Im Büro des Präsidenten versucht man, Ruhe zu bewahren. Die Dinge würden untersucht, erklärte ein Mitarbeiter des Präsidenten. Im Klartext heißt das wohl, Thaci wird nichts gegen Haradinaj unternehmen. Gegen die Türkei und Erdoğan vorzugehen, werden die Kosovaren auch nicht wagen. Denn immerhin versprach Erdoğan den Kosovo-Albanern mit Blick auf die serbischen Ansprüche, die Türkei sei heute eine Schutzmacht für Kosovo.

EU hält sich zurück

Die kann Kosovo gebrauchen. Denn die Vertreter der serbischen Minderheit haben sich aus der Regierung zurückgezogen, die nun keine Mehrheit mehr hat. Am 20. April wollen die Serben den Verbund serbischer Gemeinden ausrufen.

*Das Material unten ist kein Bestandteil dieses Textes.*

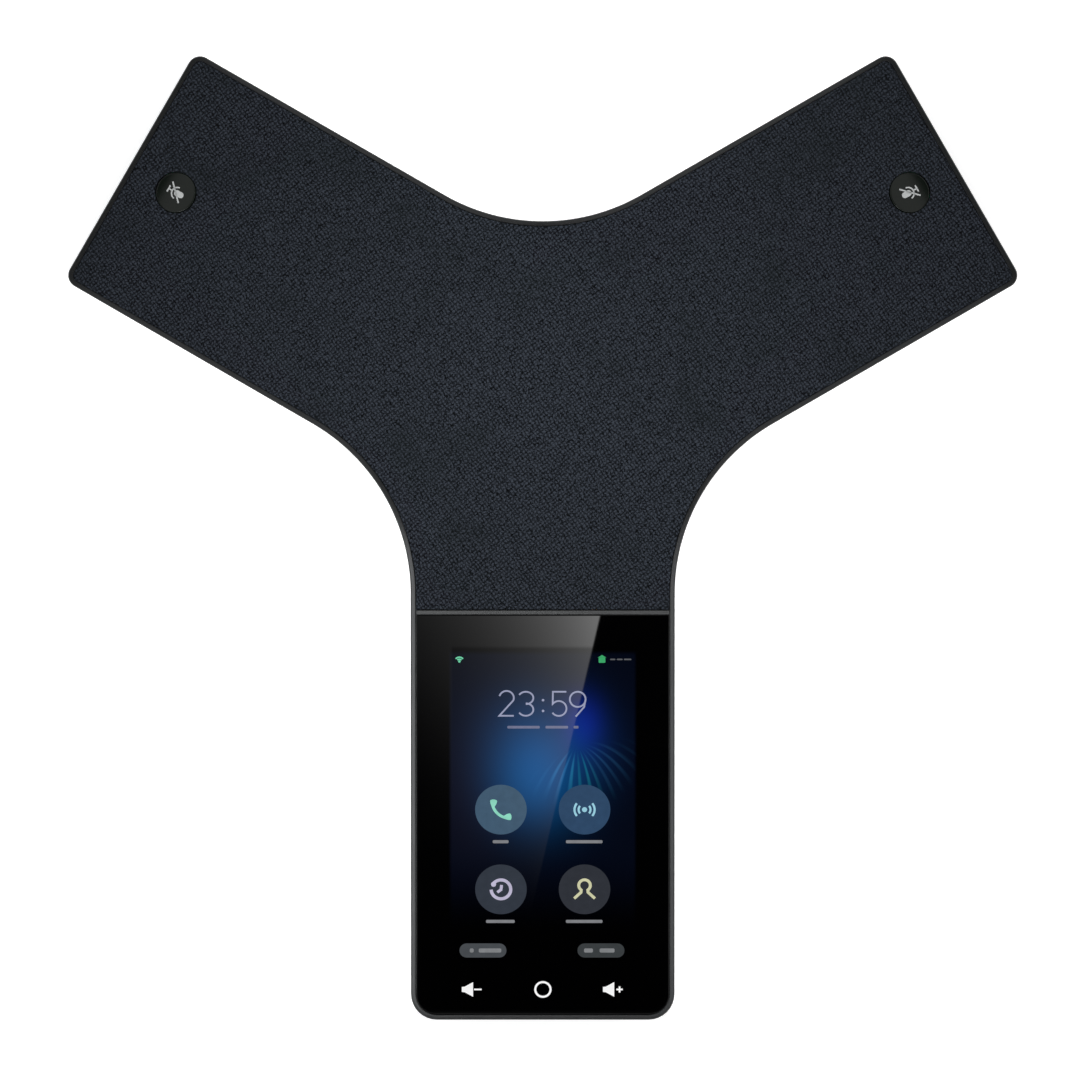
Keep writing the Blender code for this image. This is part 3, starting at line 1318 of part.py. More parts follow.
def build_microphones():
    """A board and a foam gasket under each of the three sound holes."""
    for side in MIC_REACH:
        frame = SLOPE_FRAMES[side]
        reach = MIC_REACH[side] / math.cos(SLOPE)
        centre = direction(mic_angle(side)) * MIC_REACH[side]
        name = f"mic_gasket_{side}"
        outline = circle(centre, MIC_GASKET_RADIUS, MIC_GASKET_STEPS)
        hole = circle(centre, MIC_HOLE + GAP, 8)
        drop = CARRIER_BOTTOM + GAP
        mesh = crowned_mesh(name, outline, drop, MIC_GASKET_HEIGHT, [hole], curved=False)
        place(mesh, name, FOAM, HUB)
        top = (drop + MIC_GASKET_HEIGHT) * math.cos(SLOPE) + GAP
        half = (MIC_BOARD[0] / 2, MIC_BOARD[1] / 2)
        span = (reach - half[1], reach + half[1])
        drops = (top, top + MIC_BOARD[2])
        slope_block(f"mic_board_{side}", (-half[0], half[0]), span, drops, BOARD_GREEN, frame)


def build_cables():
    """The round cables from the microphones and mute keys to the main board."""
    for side, angle in REAR_ARMS:
        along = direction(angle)
        across = direction(angle + 90) * (1 if side == "right" else -1)
        points = []
        for reach, offset, drop in ARM_CABLE_HUNG:
            at = along * reach + across * offset
            points.append((at.x, at.y, crown(at) - drop))
        for reach, offset, height in ARM_CABLE_LAID:
            at = along * reach + across * offset
            points.append((at.x, at.y, height))
        wire(f"arm_cable_{side}", points, WIRE_RADIUS, WIRE_BLACK)
    wire("front_mic_cable", FRONT_CABLE, WIRE_RADIUS, WIRE_BLACK)


# --- Assembly ---------------------------------------------------------------
clear_scene()
PARTS = new_collection(OBJECT_NAME)
CUTTERS = new_collection(OBJECT_NAME + "_cutters")
CUTTERS.hide_render = True
HUB = new_empty("hub", None, (0, HUB_Y, 0))
SLOPE_FRAMES = {side: slope_frame(f"slope_{side}", mic_angle(side)) for side in MIC_REACH}

build_housing()
build_rim()
build_carrier()
build_cloth()
build_divider()
build_glass()
build_glass_gasket()
build_feet()
build_label()
build_display()
build_display_flex()
build_speaker()
build_screws()
build_mainboard()
build_board_parts()
build_sockets()
build_bezel()
build_lock_slot()
build_mute_keys()
build_microphones()
build_cables()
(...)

Während Russland durch Unterstützung der Serben und die Türkei mit ihrem Versprechen, Kosovo zu stützen, Position beziehen, hält sich die EU zurück. In Kosovo sind zwar noch etwa 4.000 Einsatzkräfte der KFOR (Kosovo Force) – darunter 411 Soldaten der Bundeswehr – und über 1.000 Mitglieder der Rechtsstaatsmission Eulex stationiert.

Doch die EU versteht sich offenbar nicht mehr als Ordnungsmacht. Arian Arifaj, Berater des Präsidenten, sagte der taz, die Kosovaren wünschten sich jetzt ein stärkeres Auftreten der EU und der USA, um die Dinge zu beruhigen.